Seth  Mandel

The Truth about Vietnam: Correcting the Record on Tet

There are many ways to measure victory.

By all accounts–battle readiness, casualties, the realization of objectives and/or the thwarting of the enemy’s goals–the Tet Offensive was a success for the U.S.-led allied troops and a crushing defeat for the North Vietnamese.

Yet the battle was written into the history books as the opposite, and the prevailing narrative has caused everyone from Osama bin Laden to Hezbollah leader Hassan Nasrallah to worship at the alter of Tet, seeking to replicate its perceived ends through various related means. And the media and supposed “experts” only encourage the perpetuation of the myth.

“Since it’s generally accepted–but wrong–that Tet drove the American people against the Vietnam war, you have a class of commentators, and people in government too, who keep anticipating this kind of event–some grand event that will suddenly mark a sea change in the support of any military effort overseas, at which point people just turn against it,” says James S. Robbins, author of the new book This Time We Win: Revisiting the Tet Offensive.

Robbins, senior editorial writer for foreign affairs at the Washington Times, lays out a thorough corrective in the book, beginning with one reason the press accounts of the notorious battle of the Vietnam War differed so greatly from the facts on the ground: the offensive was a surprise to the media–but only to the media.

“It was intended as a surprise attack but in fact our guys had a very good idea of what was about to happen,” Robbins said in an interview with Big Peace.

Another myth of the Tet Offensive was that it was intended purely as a symbolic attack. But as Robbins documents in the book, the North Vietnamese were looking to win.

Instead, Robbins says, “they were crushed. So in fact the problem there was that the Johnson administration itself downgraded the expectations of the enemy to sort of the symbolic realm and out of the military realm, and that was a self-inflicted wound. Because once the press picked that storyline, then it made it look like the enemy actually achieved what they wanted.”

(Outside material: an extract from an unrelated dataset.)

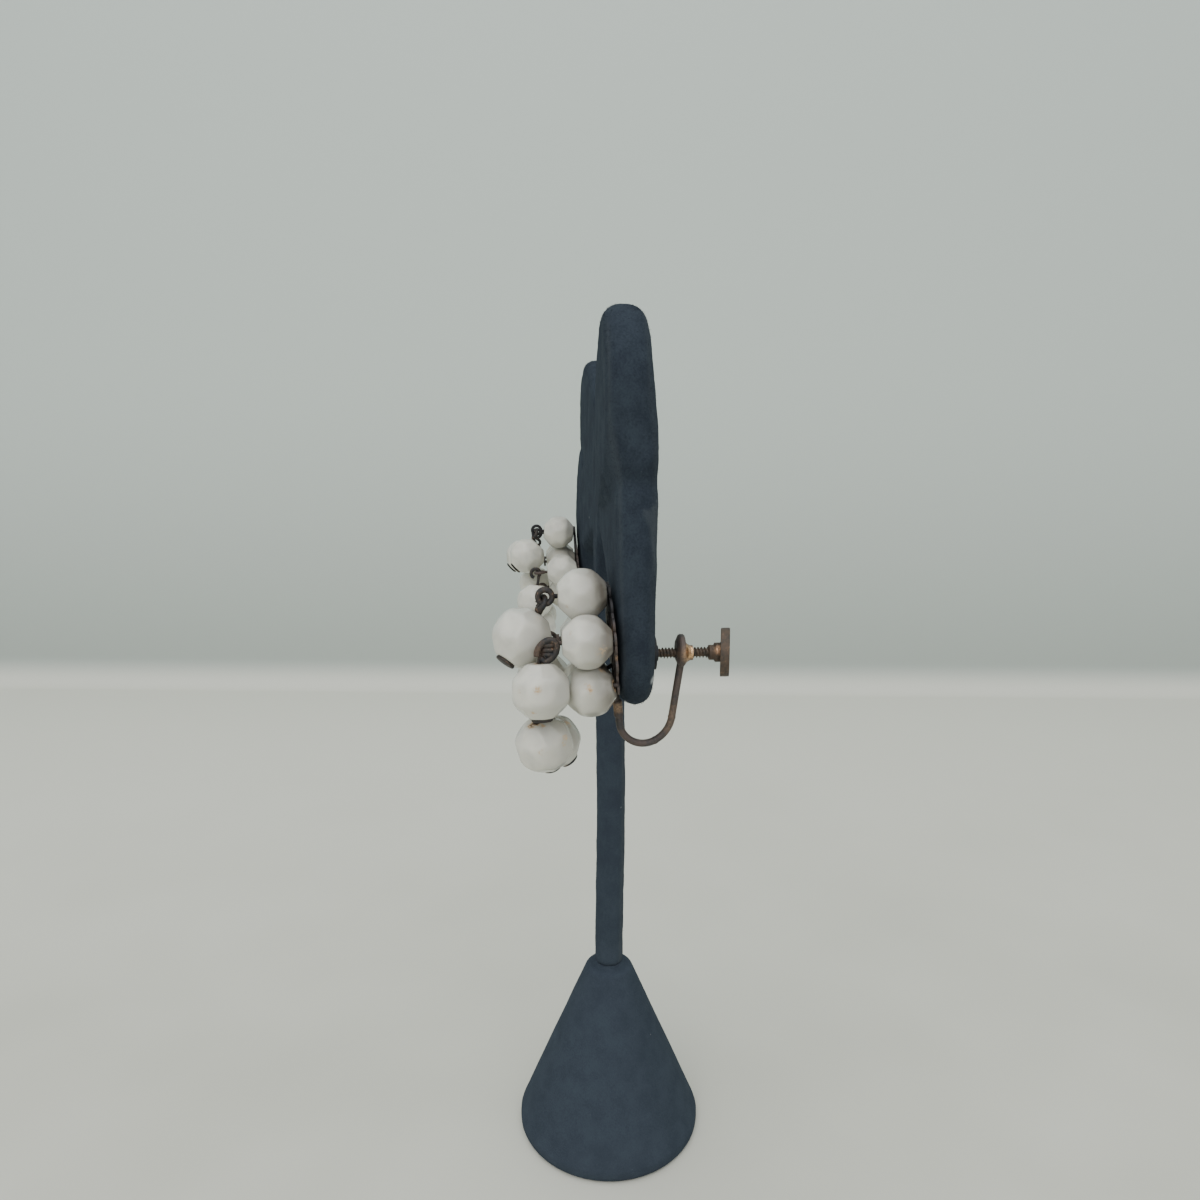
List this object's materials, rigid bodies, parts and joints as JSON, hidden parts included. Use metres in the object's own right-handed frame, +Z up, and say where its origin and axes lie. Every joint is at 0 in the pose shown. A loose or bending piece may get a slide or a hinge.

To most, the Vietnam War is of the past. And while those who created the persistent storyline may prefer to keep it that way, Robbins points out that the mainstream understanding of Tet wasn’t just damaging at the time; it continues to buttress our terrorist enemies. That’s because the symbolic victory the press and the Johnson administration handed the North Vietnamese is something to which any terrorist group can aspire.

Another brick in the foundation of the Tet myth is that the battle lost President Johnson the public support he needed to fully prosecute the war.

“According to opinion polls at the time taken directly after Tet and a few weeks after Tet, the American people wanted to escalate the war,” Robbins says. “They understand that the enemy had suffered a terrible defeat, so there was an opportunity if we had taken concerted action to actually win this thing.”

In fact, a majority of those polled after Tet considered themselves “hawks,” Robbins found. He adds that in the summer of 1967, hawks outnumbered doves on college campuses. “The notion that young people were long-haired dope smoking draft resisters in 1967-68 is not true. The ‘Forrest Gump’ view of history is wrong.”

One of Tet’s flaws, Robbins says, was that the North Vietnamese believed that if they attacked countrywide in the south with their tripwire forces, the south would rise up in revolt against Saigon and join the communists.

“And the reason they believed that was because they were reading the New York Times,” Robbins says.

The war in Iraq, and to a lesser extent Afghanistan, brought out countless comparisons to Tet. Unless the narrative changes, this is going to be a regular feature of war reporting in the U.S., according to Robbins. And that’s not the only modern parallel.

“The revelations that are out … from Woodward’s book on how decision-making works in the Obama White House is chillingly reminiscent of the way decision-making worked in the Johnson White House,” Robbins says.

To Robbins, the Vietnam narrative must be reclaimed from the “ruling class of hippies and leftists, who went from protests to the U.S. Senate in some cases” and those who “went from dope-smoking teach-ins to teaching from tenured positions on college campuses.”

“They set the agenda, they were the ones who put all this in place,” Robbins says. “And it’s really about time for all this to be untangled and Vietnam to be looked at objectively. Because what they have put in place, in terms of the lessons and the history and the morality of the war, it’s all very damaging to our national security right now.”